7. Only serology was performed to investigate antibody response, not mucosal luminal secretions. Vaginal and colonic samples should be able to determine this. Investigation of IgA should be undertaken in addition to IgM and IgG as it is a crucial and often dominant arm of the immunoglobulin response in the mucosa, particularly the colonic fluid (331x higher than IgG), uterine cervix (1.7x higher than IgG). In this regard, expression of polymeric immunoglobulin receptor (pIgR) in chronically vaginally-challenged tissues could be performed via immunohistochemistry/qRTPCR as this will have a direct influence on secretory IgA (and IgM) in the luminal secretion of these antibodies in the tissues, and thus the protection by steric blocking by antibodies from ZIKV re-infection. It would also be beneficial to quantify tissue plasma B cells as IgA is mostly produced locally in these tissues.

 

Author Response

Please see attached document. Thank you

Author Response File: Author Response.pdf

Reviewer 2 Report

This study by Berry et al characterized cytokine and antibody responses following ZIKV challenge in cynomolgus macaques, using different mucosal routes (colorectal, vaginal, cervical and uterine). They also studied viremia (viral RNA) and serology (anti-ZIKV antibodies) in blood following vaginal challenge. Finally, they tested explants from colorectal, vaginal, cervical and uterine tissues for viral replication and cytokine responses.

 

I appreciate the authors testing various mucosal routes in NHPs, given the importance of mucosal infection and immunity, a topic important for Zika virus (which is not just transmitted by mosquitoes) and other viral pathogens. Furthermore, the paper suggests mucosal explants support ZIKV replication, which may allow an ex vivo model for further studies.

 

My main criticism of the study is that there does not appear to be clear or interesting insights taught by the manuscript, as each experiment utilizes a few rather cursory assays/readouts. This is not uncommon for “characterization” studies of disease models, but is an area the authors should consider improving in to boost the importance and translational utility of their findings.

 

Major comments:

·      The authors need to find some way to present inter-subject variability in their existing figures, which is important for outbred NHPs and has implications for humans/patients. For example, Fig. 1 heat map refers to 2 animals per group. Do the 2 animals have similar magnitude of change in each cytokine? Do the 2 animals in a group occasionally have opposing trends for a cytokine?

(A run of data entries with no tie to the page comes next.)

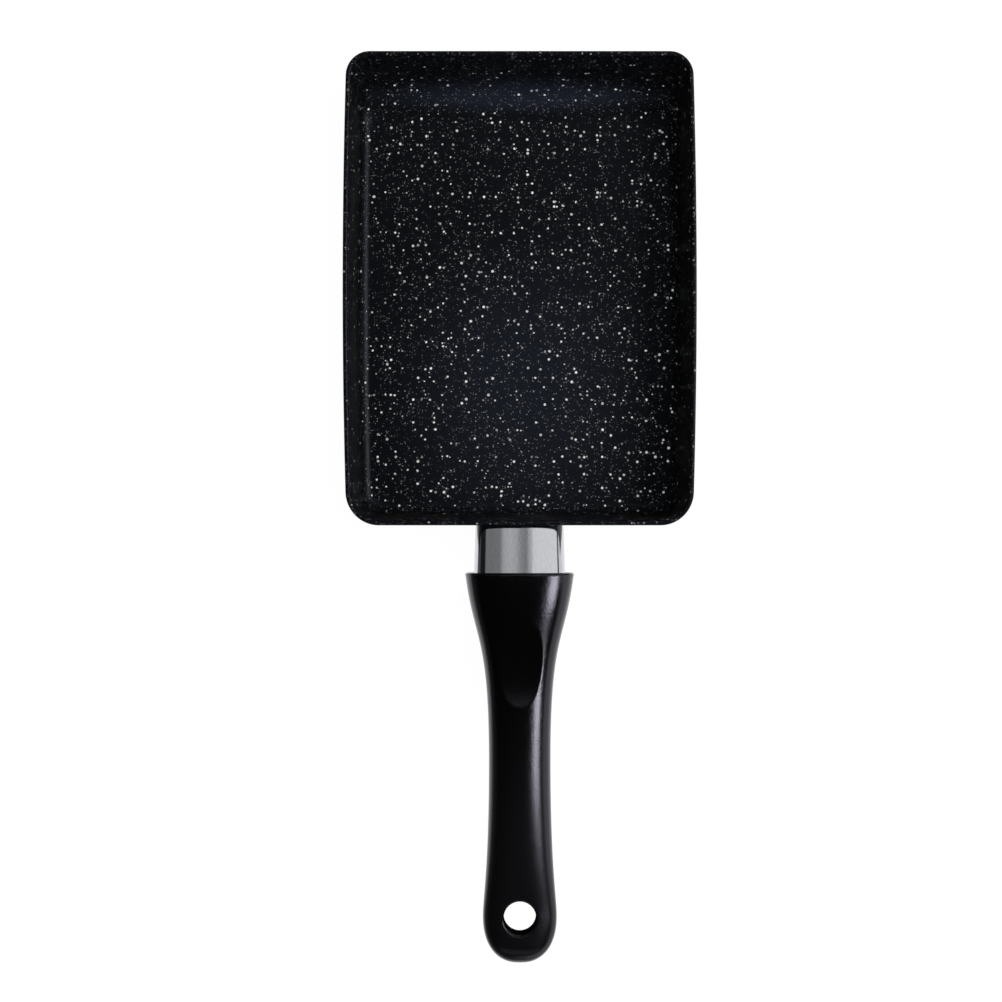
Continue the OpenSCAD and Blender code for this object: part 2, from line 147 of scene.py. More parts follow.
# %% Node and colour helpers
def node(tree, kind, inputs=None, **settings):
    """Adds a node with its settings, and fills its inputs with values, sockets or nodes."""
    made = tree.nodes.new(kind)
    for name, value in settings.items():
        setattr(made, name, value)
    for name, value in (inputs or {}).items():
        if isinstance(name, str):
            socket = next(s for s in made.inputs if s.enabled and s.name == name)
        else:
            socket = made.inputs[name]
        if isinstance(value, bpy.types.Node):
            value = next(s for s in value.outputs if s.enabled)
        if isinstance(value, bpy.types.NodeSocket):
            tree.links.new(value, socket)
        else:
            socket.default_value = value
    return made


def hex_colour(code):
    channels = [int(code[i:i + 2], 16) / 255 for i in (1, 3, 5)]
    linear = [c / 12.92 if c <= 0.04045 else ((c + 0.055) / 1.055) ** 2.4 for c in channels]
    return (*linear, 1.0)


def new_material(name):
    """An empty material, its tree, and where each point lies on its piece."""
    material = bpy.data.materials.new(name)
    material.use_nodes = True
    tree = material.node_tree
    tree.nodes.clear()
    return material, tree, node(tree, "ShaderNodeTexCoord").outputs["Object"]


# %% [markdown]
# ## The coating
# The real coat is a PTFE non-stick system: a black base, pale flecks that are spattered
# into it while it is wet, and a clear top, cured together in an oven. The eye gets a
# satin, blue-black surface with round flecks of very different sizes, most of them dim
# because they lie a little under the top.
# Flecks could be thousands of tiny discs, or a Voronoi pattern. A 3D Voronoi pattern is
# used: every cell is a grain of pigment, and where the surface slices the grains, discs of
# all sizes come out by themselves, on the floor, on the walls and round the rim alike.

# %% One spatter of flecks
def flecks(tree, place, cell_mm, radius_mm, share, brightest, dimness):
    """How bright the flecks of one spatter are at each point, and 0 between them."""
    cells = node(tree, "ShaderNodeTexVoronoi", {"Vector": place, "Scale": 1 / (cell_mm * MM)})
    draw = node(tree, "ShaderNodeSeparateColor", {"Color": cells.outputs["Color"]}).outputs
    # The smallest fleck is 0.3 times as wide as the widest.
    widest = radius_mm / cell_mm
    radius = node(tree, "ShaderNodeMath", {
        0: draw["Red"], 1: 0.7 * widest, 2: 0.3 * widest,
    }, operation="MULTIPLY_ADD")
    reach = node(tree, "ShaderNodeMath", {0: cells, 1: radius}, operation="DIVIDE")
    inside = node(tree, "ShaderNodeMapRange", {
        "Value": reach, "From Min": 1.0, "From Max": 0.85,
    }, interpolation_type="SMOOTHSTEP")
    present = node(tree, "ShaderNodeMath", {0: draw["Green"], 1: share}, operation="LESS_THAN")
    shown = node(tree, "ShaderNodeMath", {0: inside, 1: present}, operation="MULTIPLY")
    # The higher the power, the fewer flecks come near the brightest.
    depth = node(tree, "ShaderNodeMath", {0: draw["Blue"], 1: dimness}, operation="POWER")
    light = node(tree, "ShaderNodeMath", {0: depth, 1: brightest}, operation="MULTIPLY")
    return node(tree, "ShaderNodeMath", {0: shown, 1: light}, operation="MULTIPLY")


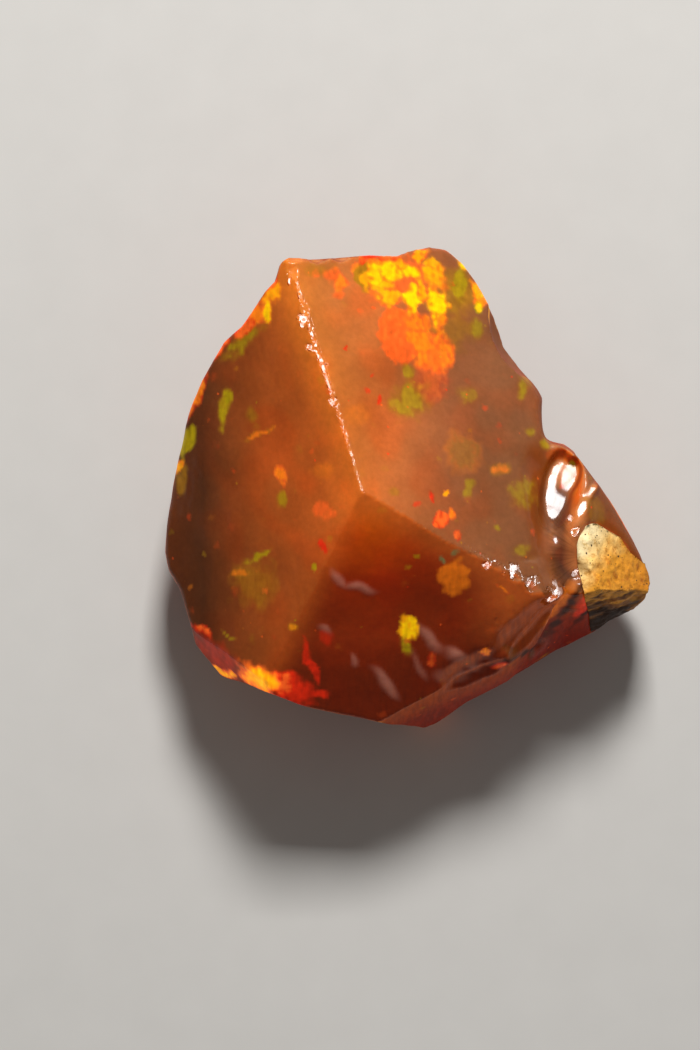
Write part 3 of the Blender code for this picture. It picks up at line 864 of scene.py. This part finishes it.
class Nodes:
    """A short way to write a material's nodes."""

    def __init__(self, name):
        self.material = bpy.data.materials.new(name)
        self.material.use_nodes = True
        self.tree = self.material.node_tree
        self.shader = self.tree.nodes["Principled BSDF"]

    def add(self, kind, inputs=(), **settings):
        node = self.tree.nodes.new(kind)
        for key, value in settings.items():
            setattr(node, key, value)
        for key, value in dict(inputs).items():
            self.set(node.inputs[key], value)
        return node

    def set(self, socket, value):
        if isinstance(value, bpy.types.NodeSocket):
            self.tree.links.new(value, socket)
        else:
            socket.default_value = value

    def millimetres(self):
        """The place on the piece, in millimetres."""
        place = self.add("ShaderNodeTexCoord").outputs["Object"]
        return self.add("ShaderNodeVectorMath", {0: place, "Scale": 1.0 / MM}, operation="SCALE").outputs[0]

    def attribute(self, name):
        return self.add("ShaderNodeAttribute", attribute_name=name)

    def noise(self, place, spacing, detail=2.0, roughness=0.5):
        values = {"Vector": place, "Scale": 1.0 / spacing, "Detail": detail, "Roughness": roughness}
        return self.add("ShaderNodeTexNoise", values).outputs[0]

    def cells(self, place, spacing):
        return self.add("ShaderNodeTexVoronoi", {"Vector": place, "Scale": 1.0 / spacing})

    def span(self, value, low, high, to_low=0.0, to_high=1.0):
        """A smooth step of the value from low to high."""
        values = {"Value": value, "From Min": low, "From Max": high, "To Min": to_low, "To Max": to_high}
        return self.add("ShaderNodeMapRange", values, interpolation_type="SMOOTHSTEP").outputs[0]

    def math(self, operation, first, second=0.0):
        return self.add("ShaderNodeMath", {0: first, 1: second}, operation=operation).outputs[0]

    def mix(self, factor, first, second, blend="MIX"):
        node = self.add("ShaderNodeMix", data_type="RGBA", blend_type=blend)
        self.set(node.inputs[0], factor)
        self.set(node.inputs[6], first)
        self.set(node.inputs[7], second)
        return node.outputs[2]

    def vector(self, operation, first, second):
        return self.add("ShaderNodeVectorMath", {0: first, 1: second}, operation=operation)

    def shaded(self, colour, amount):
        """The colour made lighter or darker by the amount."""
        grey = self.add("ShaderNodeCombineColor", {0: amount, 1: amount, 2: amount}).outputs[0]
        return self.mix(1.0, colour, grey, "MULTIPLY")

    def bump(self, height, strength, distance, normal=None):
        values = {"Height": height, "Strength": strength, "Distance": distance}
        if normal is not None:
            values["Normal"] = normal
        return self.add("ShaderNodeBump", values).outputs[0]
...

·      The authors should also present the statistics for all comparisons they performed in supplementary tables. It is difficult to interpret the cytokine trends highlighted in the text without understanding which comparisons were performed and how their p values/magnitude of change compare to each other.

·      The intravaginal challenge experiment (Fig. 3 and 4) is difficult to interpret, and it raises more questions than it answers. Strangely, 3E6 pfu in a first challenge does not give clear viral RNA in blood, but a similar dose in a second challenge does if the animals received 3E3 pfu in a first challenge, but not 3E5 or 3E6 pfu. Apart from the hypotheses/discussion the authors put forth, could there have been antibody-dependent enhancement (ADE) of the second infection, which is well-described for another flavivirus, dengue virus? Overall, I find this experiment to weaken the paper, and wonder if this surprised finding can be investigated further to lend some novel insights.

 

Minor comments:

·      Am surprised the authors did not perform immunohistochemical analyses of immune cell infiltration or tissue pathology, which would have illuminated local tissue biology. Any saved fixed tissues could easily undergo such analysis.

·      How did the authors select the time point of 100 days post-challenge?

Author Response

Please see attached file. Thank you

Author Response File: Author Response.pdf

Round 2

Reviewer 1 Report

The authors have adequately addressed my concerns/comments. Further research is required in this space, and this group is adequately experienced to pursue them.